The large majority of members elected to parliament by socialist (labor) parties had actually been workers, and a large part of the members elected by parties representing farmers had been or were still farmers. What more is they worked their way up not inside the party machine but local organizations—for socialist parties as spokesman and local trade unions and farmers in local associations. In that capacity, they negotiated with local organizations (employers or buyers of agricultural goods) and met afterward face to face those who elected them to defend their decisions. If forced to accept bad terms they saw the pain or anger in the face of fellow workers or farmers. In my own country, Denmark, out of four prime ministers in the 1950s one was a farmer and ran the farm while prime minister, two were former trade union members who had worked their way upwards and one was an academic. In Britain, the last prime minister having such credentials was James Callaghan (1976–1979) who started as a clerk for the Inland Revenue where he joined the Association of the Officers of Taxes (AOT), a trade union. After ten years he quit the civil service to devote himself fully to trade union work. Ronald Reagan was in the 1950s president of Screen Actors Guild (SAG)—a labor union with more than one hundred thousand members in film and television.

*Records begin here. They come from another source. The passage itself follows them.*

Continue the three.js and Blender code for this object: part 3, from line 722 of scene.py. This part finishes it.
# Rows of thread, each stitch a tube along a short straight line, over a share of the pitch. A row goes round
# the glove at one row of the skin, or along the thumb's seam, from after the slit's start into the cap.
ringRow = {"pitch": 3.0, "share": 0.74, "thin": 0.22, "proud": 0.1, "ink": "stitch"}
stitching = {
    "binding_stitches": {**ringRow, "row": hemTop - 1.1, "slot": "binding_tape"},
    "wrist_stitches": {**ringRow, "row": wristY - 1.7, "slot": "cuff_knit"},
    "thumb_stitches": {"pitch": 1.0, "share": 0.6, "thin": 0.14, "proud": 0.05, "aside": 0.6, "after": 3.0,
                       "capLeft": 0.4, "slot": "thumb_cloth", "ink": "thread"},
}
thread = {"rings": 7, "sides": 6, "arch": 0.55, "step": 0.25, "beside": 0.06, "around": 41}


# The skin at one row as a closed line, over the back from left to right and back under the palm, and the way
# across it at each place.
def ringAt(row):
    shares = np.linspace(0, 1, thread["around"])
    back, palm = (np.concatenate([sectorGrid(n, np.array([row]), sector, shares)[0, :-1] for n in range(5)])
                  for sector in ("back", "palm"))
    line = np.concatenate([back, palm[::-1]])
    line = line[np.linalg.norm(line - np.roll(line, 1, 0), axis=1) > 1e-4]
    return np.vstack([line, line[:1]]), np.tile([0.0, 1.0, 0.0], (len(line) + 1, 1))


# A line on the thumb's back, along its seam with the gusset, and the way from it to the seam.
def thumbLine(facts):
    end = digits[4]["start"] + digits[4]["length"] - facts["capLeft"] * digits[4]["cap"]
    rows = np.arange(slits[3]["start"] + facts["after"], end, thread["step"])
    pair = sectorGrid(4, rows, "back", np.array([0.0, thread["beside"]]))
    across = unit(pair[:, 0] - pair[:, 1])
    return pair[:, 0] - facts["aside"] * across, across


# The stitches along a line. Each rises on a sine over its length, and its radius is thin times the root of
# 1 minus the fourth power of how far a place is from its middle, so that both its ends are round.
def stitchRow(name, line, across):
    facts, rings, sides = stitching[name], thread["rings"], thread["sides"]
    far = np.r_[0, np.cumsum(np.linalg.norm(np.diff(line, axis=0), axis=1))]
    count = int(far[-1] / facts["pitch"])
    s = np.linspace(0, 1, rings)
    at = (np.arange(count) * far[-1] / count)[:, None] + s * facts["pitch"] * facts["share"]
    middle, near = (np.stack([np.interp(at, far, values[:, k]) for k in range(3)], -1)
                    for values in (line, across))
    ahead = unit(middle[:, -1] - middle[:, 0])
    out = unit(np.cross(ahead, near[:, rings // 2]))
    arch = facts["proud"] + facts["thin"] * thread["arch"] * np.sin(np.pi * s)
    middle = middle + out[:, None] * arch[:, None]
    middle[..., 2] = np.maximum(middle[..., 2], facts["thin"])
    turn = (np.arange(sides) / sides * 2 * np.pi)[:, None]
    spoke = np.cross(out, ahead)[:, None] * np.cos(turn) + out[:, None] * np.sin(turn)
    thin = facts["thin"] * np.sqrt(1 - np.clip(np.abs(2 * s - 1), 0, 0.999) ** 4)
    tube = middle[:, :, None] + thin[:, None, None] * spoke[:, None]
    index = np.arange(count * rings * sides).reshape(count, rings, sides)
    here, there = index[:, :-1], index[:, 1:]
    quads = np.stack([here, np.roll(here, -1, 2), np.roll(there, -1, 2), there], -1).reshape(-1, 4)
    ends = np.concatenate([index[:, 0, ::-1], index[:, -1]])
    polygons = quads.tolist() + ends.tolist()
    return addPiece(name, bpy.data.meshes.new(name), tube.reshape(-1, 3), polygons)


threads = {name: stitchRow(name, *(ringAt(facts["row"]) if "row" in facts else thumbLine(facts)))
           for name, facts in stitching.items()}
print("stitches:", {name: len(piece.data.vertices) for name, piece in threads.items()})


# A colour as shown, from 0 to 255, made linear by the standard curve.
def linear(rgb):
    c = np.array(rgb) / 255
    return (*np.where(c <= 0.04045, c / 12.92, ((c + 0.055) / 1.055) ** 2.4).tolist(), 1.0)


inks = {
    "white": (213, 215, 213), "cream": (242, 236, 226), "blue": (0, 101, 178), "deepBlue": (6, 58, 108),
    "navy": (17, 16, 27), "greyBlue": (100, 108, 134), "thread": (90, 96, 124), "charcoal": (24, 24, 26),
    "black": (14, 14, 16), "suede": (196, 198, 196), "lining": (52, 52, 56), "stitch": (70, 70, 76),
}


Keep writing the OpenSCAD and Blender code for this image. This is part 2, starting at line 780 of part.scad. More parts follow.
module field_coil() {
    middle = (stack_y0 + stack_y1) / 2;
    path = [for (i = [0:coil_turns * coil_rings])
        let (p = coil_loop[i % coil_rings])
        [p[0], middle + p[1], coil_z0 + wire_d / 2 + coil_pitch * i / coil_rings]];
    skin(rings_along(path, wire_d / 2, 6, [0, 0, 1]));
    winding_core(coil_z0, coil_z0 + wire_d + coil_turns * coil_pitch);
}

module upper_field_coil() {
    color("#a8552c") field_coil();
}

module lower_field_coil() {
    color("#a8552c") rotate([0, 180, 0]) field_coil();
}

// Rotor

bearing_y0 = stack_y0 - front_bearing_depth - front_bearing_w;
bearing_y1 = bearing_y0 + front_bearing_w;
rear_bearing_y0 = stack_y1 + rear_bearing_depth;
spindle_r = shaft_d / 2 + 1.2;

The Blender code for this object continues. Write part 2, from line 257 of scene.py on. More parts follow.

Such people are rare to find nowadays. Most members of parliaments have been associated with politics from their youth and worked their way upwards inside the party machine without much contact with outside life. The risk is a self-centered and self-sustaining political elite turning politics into a game for them deepening the power distance and nourishing the feeling that the “system” is neither listening nor caring for them.

5. Social networking.

This new form of communicating has deprived the political system of its right of initiative; the ability to set the agenda and the near monopoly of communication with the electorate via newspapers, radio and TV. Communication is no longer one-way with politicians telling the electorate what they intend to do. It has turned into an interactive phenomenon.